Stored items from a collection ->

═══

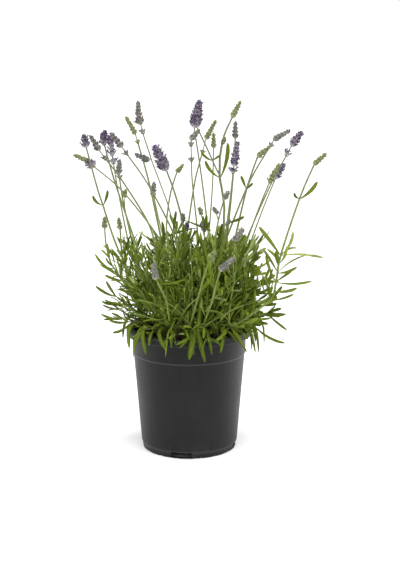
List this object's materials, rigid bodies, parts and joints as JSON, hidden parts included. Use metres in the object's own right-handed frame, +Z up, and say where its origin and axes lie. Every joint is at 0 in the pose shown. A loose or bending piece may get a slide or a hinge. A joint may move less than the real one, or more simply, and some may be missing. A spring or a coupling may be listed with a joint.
{
  "type": "potted lavender",
  "caption": "Bushy lavender plant, part in flower and part in bud, in soil in a round black plastic nursery pot.",
  "frame": {"origin": "centre of the pot's foot, on the surface the pot stands on", "axes": "+Z up along the pot's axis, -Y towards the front of the plant, +X to the right seen from the front"},
  "size_m": [0.334, 0.2812, 0.4692],
  "materials": {
    "pot_plastic": "satin moulded polypropylene, near black",
    "soil": "rough, loose peat and bark",
    "leaf": "matte green leaves and stalks, paler beneath",
    "violet_flower": "soft matte, deep violet",
    "faded_flower": "soft matte, greyish violet",
    "green_bud": "soft matte, green buds"
  },
  "bodies": {
    "root": {"pot": "pot_plastic", "potting_soil": "soil", "leafy_stem_01": "leaf", "leafy_stem_02": "leaf", "leafy_stem_03": "leaf", "leafy_stem_04": "leaf", "leafy_stem_05": "leaf", "leafy_stem_06": "leaf", "leafy_stem_07": "leaf", "leafy_stem_08": "leaf", "leafy_stem_09": "leaf", "leafy_stem_10": "leaf", "leafy_stem_11": "leaf", "leafy_stem_12": "leaf", "leafy_stem_13": "leaf", "leafy_stem_14": "leaf", "leafy_stem_15": "leaf", "leafy_stem_16": "leaf", "leafy_stem_17": "leaf", "leafy_stem_18": "leaf", "leafy_stem_19": "leaf", "leafy_stem_20": "leaf", "leafy_stem_21": "leaf", "leafy_stem_22": "leaf", "leafy_stem_23": "leaf", "flower_head_01": "violet_flower", "flower_head_02": "green_bud", "flower_head_03": "green_bud", "flower_head_04": "faded_flower", "flower_head_05": "violet_flower", "flower_head_06": "violet_flower", "flower_head_07": "faded_flower", "flower_head_08": "faded_flower", "flower_head_09": "green_bud", "flower_head_10": "faded_flower", "flower_head_11": "faded_flower", "flower_head_12": "faded_flower", "flower_head_13": "violet_flower", "flower_head_14": "green_bud", "flower_head_15": "violet_flower", "flower_head_16": "green_bud", "flower_head_17": "violet_flower", "flower_head_18": "faded_flower", "flower_head_19": "green_bud", "flower_head_20": "green_bud", "flower_head_21": "faded_flower", "flower_head_22": "violet_flower", "flower_head_23": "faded_flower", "flower_head_24": "faded_flower", "flower_head_25": "green_bud", "flower_head_26": "violet_flower", "flower_head_27": "violet_flower", "flower_head_28": "green_bud", "flower_head_29": "green_bud", "flower_head_30": "faded_flower", "flower_head_31": "faded_flower", "flower_head_32": "faded_flower", "flower_head_33": "green_bud", "flower_head_34": "green_bud"}
  },
  "joints": []
}
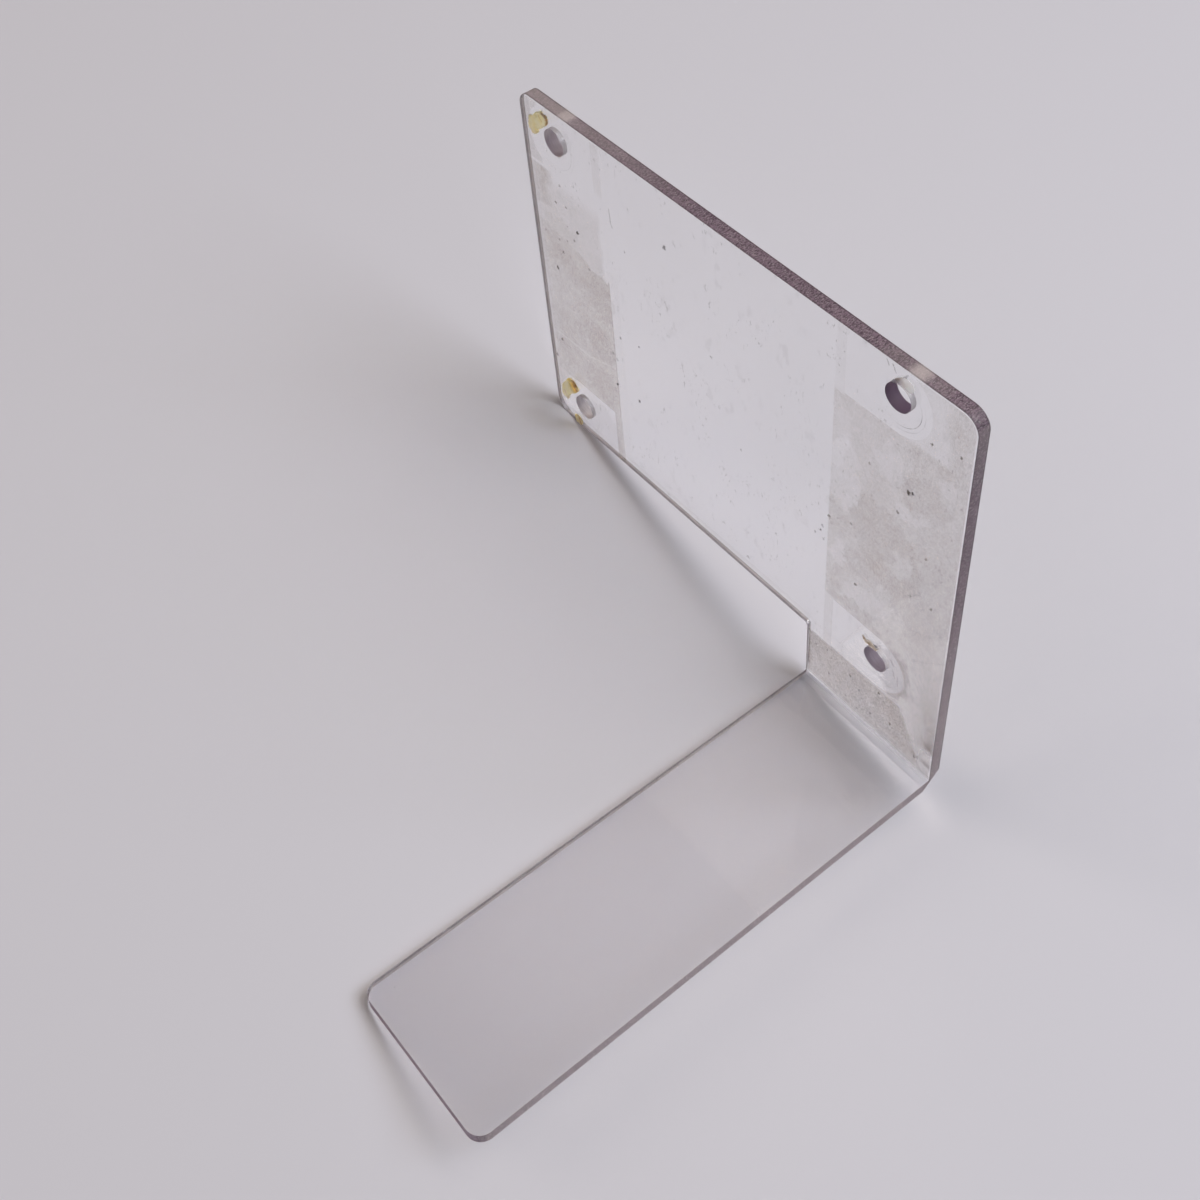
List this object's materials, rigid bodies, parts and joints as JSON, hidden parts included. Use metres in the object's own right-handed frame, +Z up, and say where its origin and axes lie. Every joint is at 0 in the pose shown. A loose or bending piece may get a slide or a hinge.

═══

What is expected -> Extract all the material, leaving every line as it is.

Correct response ->
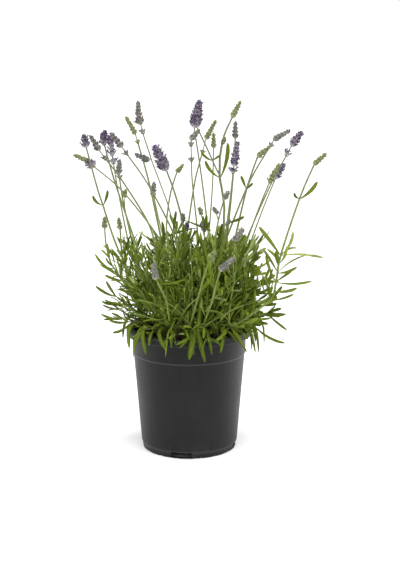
List this object's materials, rigid bodies, parts and joints as JSON, hidden parts included. Use metres in the object's own right-handed frame, +Z up, and say where its origin and axes lie. Every joint is at 0 in the pose shown. A loose or bending piece may get a slide or a hinge. A joint may move less than the real one, or more simply, and some may be missing. A spring or a coupling may be listed with a joint.
{
  "type": "potted lavender",
  "caption": "Bushy lavender plant, part in flower and part in bud, in soil in a round black plastic nursery pot.",
  "frame": {"origin": "centre of the pot's foot, on the surface the pot stands on", "axes": "+Z up along the pot's axis, -Y towards the front of the plant, +X to the right seen from the front"},
  "size_m": [0.334, 0.2812, 0.4692],
  "materials": {
    "pot_plastic": "satin moulded polypropylene, near black",
    "soil": "rough, loose peat and bark",
    "leaf": "matte green leaves and stalks, paler beneath",
    "violet_flower": "soft matte, deep violet",
    "faded_flower": "soft matte, greyish violet",
    "green_bud": "soft matte, green buds"
  },
  "bodies": {
    "root": {"pot": "pot_plastic", "potting_soil": "soil", "leafy_stem_01": "leaf", "leafy_stem_02": "leaf", "leafy_stem_03": "leaf", "leafy_stem_04": "leaf", "leafy_stem_05": "leaf", "leafy_stem_06": "leaf", "leafy_stem_07": "leaf", "leafy_stem_08": "leaf", "leafy_stem_09": "leaf", "leafy_stem_10": "leaf", "leafy_stem_11": "leaf", "leafy_stem_12": "leaf", "leafy_stem_13": "leaf", "leafy_stem_14": "leaf", "leafy_stem_15": "leaf", "leafy_stem_16": "leaf", "leafy_stem_17": "leaf", "leafy_stem_18": "leaf", "leafy_stem_19": "leaf", "leafy_stem_20": "leaf", "leafy_stem_21": "leaf", "leafy_stem_22": "leaf", "leafy_stem_23": "leaf", "flower_head_01": "violet_flower", "flower_head_02": "green_bud", "flower_head_03": "green_bud", "flower_head_04": "faded_flower", "flower_head_05": "violet_flower", "flower_head_06": "violet_flower", "flower_head_07": "faded_flower", "flower_head_08": "faded_flower", "flower_head_09": "green_bud", "flower_head_10": "faded_flower", "flower_head_11": "faded_flower", "flower_head_12": "faded_flower", "flower_head_13": "violet_flower", "flower_head_14": "green_bud", "flower_head_15": "violet_flower", "flower_head_16": "green_bud", "flower_head_17": "violet_flower", "flower_head_18": "faded_flower", "flower_head_19": "green_bud", "flower_head_20": "green_bud", "flower_head_21": "faded_flower", "flower_head_22": "violet_flower", "flower_head_23": "faded_flower", "flower_head_24": "faded_flower", "flower_head_25": "green_bud", "flower_head_26": "violet_flower", "flower_head_27": "violet_flower", "flower_head_28": "green_bud", "flower_head_29": "green_bud", "flower_head_30": "faded_flower", "flower_head_31": "faded_flower", "flower_head_32": "faded_flower", "flower_head_33": "green_bud", "flower_head_34": "green_bud"}
  },
  "joints": []
}
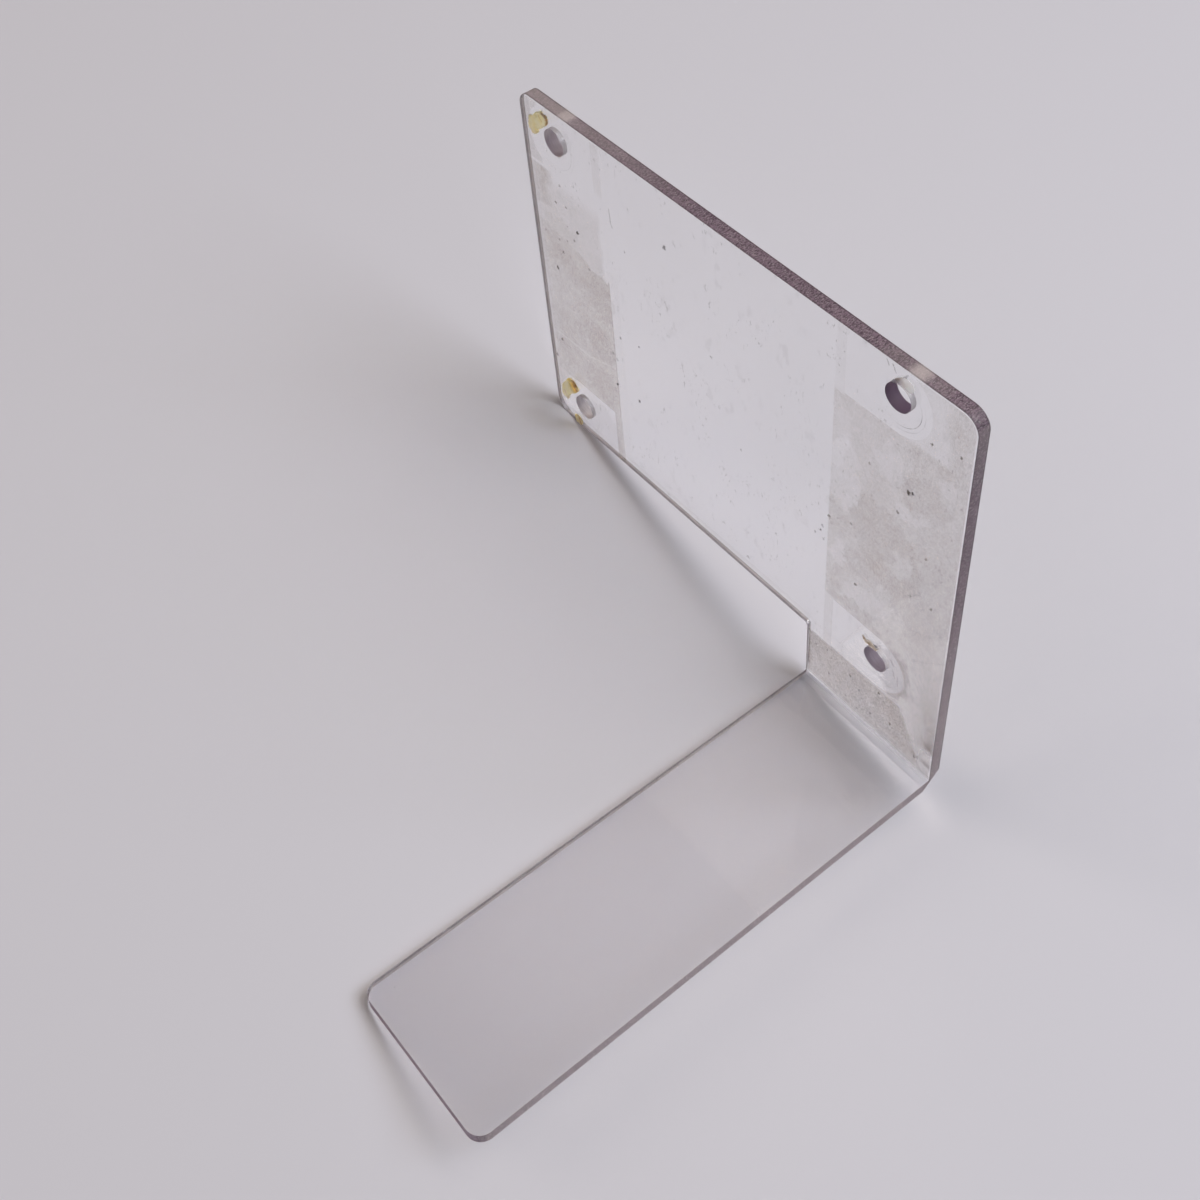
List this object's materials, rigid bodies, parts and joints as JSON, hidden parts included. Use metres in the object's own right-handed frame, +Z up, and say where its origin and axes lie. Every joint is at 0 in the pose shown. A loose or bending piece may get a slide or a hinge.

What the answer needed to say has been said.